If you were to run the same syncIQ job every 30 minutes, because it only has only 1/2 as much changed bytes to copy as the hourly job, it should complete (excluding overhead from starting and stopping) in about 25 minutes.  But then let's do it again.  If we changed the schedule to every 15 minutes, the job would only have to copy 1/4 of the amount of data in the hourly job, and therefore the job should complete in about 12.5 minutes.  So a good rule of thumb when setting up SyncIQ jobs over a WAN is once you get the full completed.  Start with a very liberal schedule frequency, and tune it down until you meet your desired goal.  As others have mentioned, performance of SyncIQ in the latest releases especially with large files can be significantly better than on older releases, because we introduced file-splitting, so that rather than a single worker copying say a 5GB file, it can be broken up into smaller chunks, spread across lots of workers and then re-assembled on the other side.

~Chris Klosterman

chris.klosterman@emc.com

twitter: @croaking

Senior Solution Architect

EMC Isilon Offer & Enablement Team

March 12th, 2015 12:00

What is your network bandwidth between the clusters?

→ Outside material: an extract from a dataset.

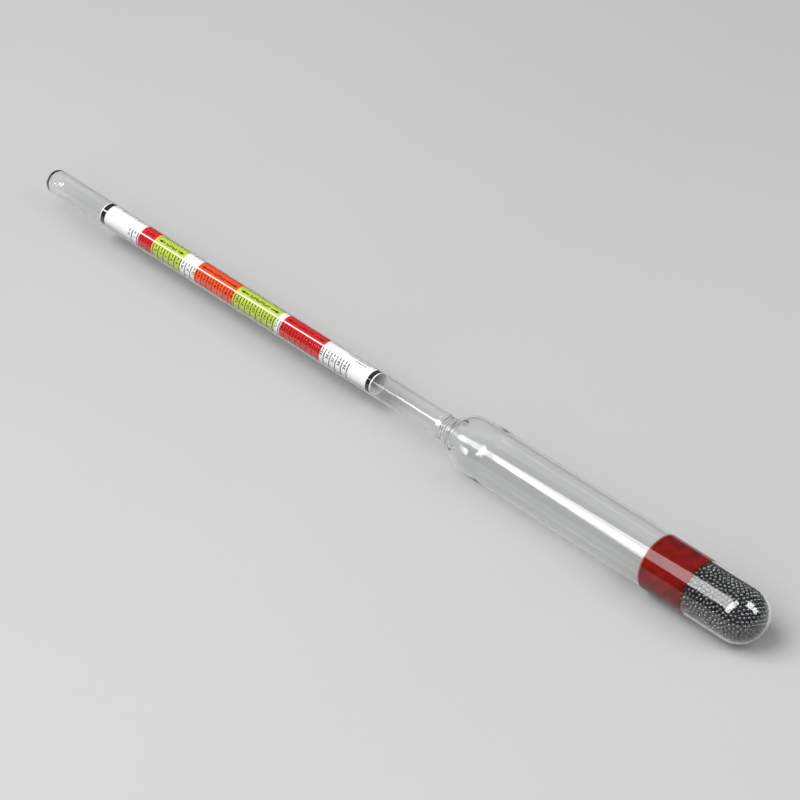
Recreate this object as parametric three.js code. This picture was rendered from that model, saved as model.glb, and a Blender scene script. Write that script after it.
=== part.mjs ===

Let's assume your network is 1Gbps.  That means that at most, you can transfer about .7Gbps or 70MB/sec.   That's 252000 MB per hour or about 250GB.   You have 4800GB so at that rate, this will take about 19 hours.  That's assuming you have 100% of that 1Gbps connection and have maximized the network utilization.

The way you're using your policies is not optimum because of the way SyncIQ chunks up files between its workers.  You'll be more efficient to throw the entire directory at it so that some of the larger files can start early and chug away while other streams process a lot of the smaller files.  You really want to have as many workers as your load will accept.

On a 5-node cluster, with a default of 3 workers per node, you'll transfer at most 15 files at one time.  You probably want to exceed this default.  With only 15 total workers, you're very unlikely to saturate your network.  It also depends on what kind of nodes you have - NL nodes do not have as much horsepower as S nodes.

Please open a support ticket and have the techs look at your cluster and help you tune the number of workers.  It can make a world of difference.  You'll also need to tell them what network interfaces you have on all of your nodes and how much is used for customer-facing traffic so they can estimate how much bandwidth you have left. 

1.2K Posts

March 12th, 2015 19:00

Ed and Chris

shortening the interval works well and make sense as you explain -- and in the end isn't this exactly what SyncIQ "Continuous" mode has been made for? It kind of auto-adapts the sync interval to the shortest possible time span.

-- Peter

March 13th, 2015 06:00

Yes and no - continuous replication works well if you have a slowly growing directory.

If you have a busy source cluster, and little or no growth in the directory you're using as the source for your continuous replication, you can run into problems with snapshot deletes.  You can create a lot of snapshots very quickly.

Note also that continuous replication can require more bandwidth than scheduled replication for the reasons I outlined earlier.

Continuous replication doesn't really "auto-adapt".  It simply creates a snapshot, replicates the data, and starts over again right away.  It can take only a few seconds if there's no new data.

1.2K Posts

March 13th, 2015 07:00

I have tried it once (demo) and if I remember correctly, it doesn't fire up if there is no new data.

With permanent write activity, a new sync starts a few seconds after the previous one has finished; and creating many snapshots in this scenario is by design I would assume -- nevertheless, thanks for the warning!

-- Peter

122 Posts

April 8th, 2015 11:00

Hello,

While creating policy you can create filters for folder (include or exclude) or by file name extension. This is the only possible way.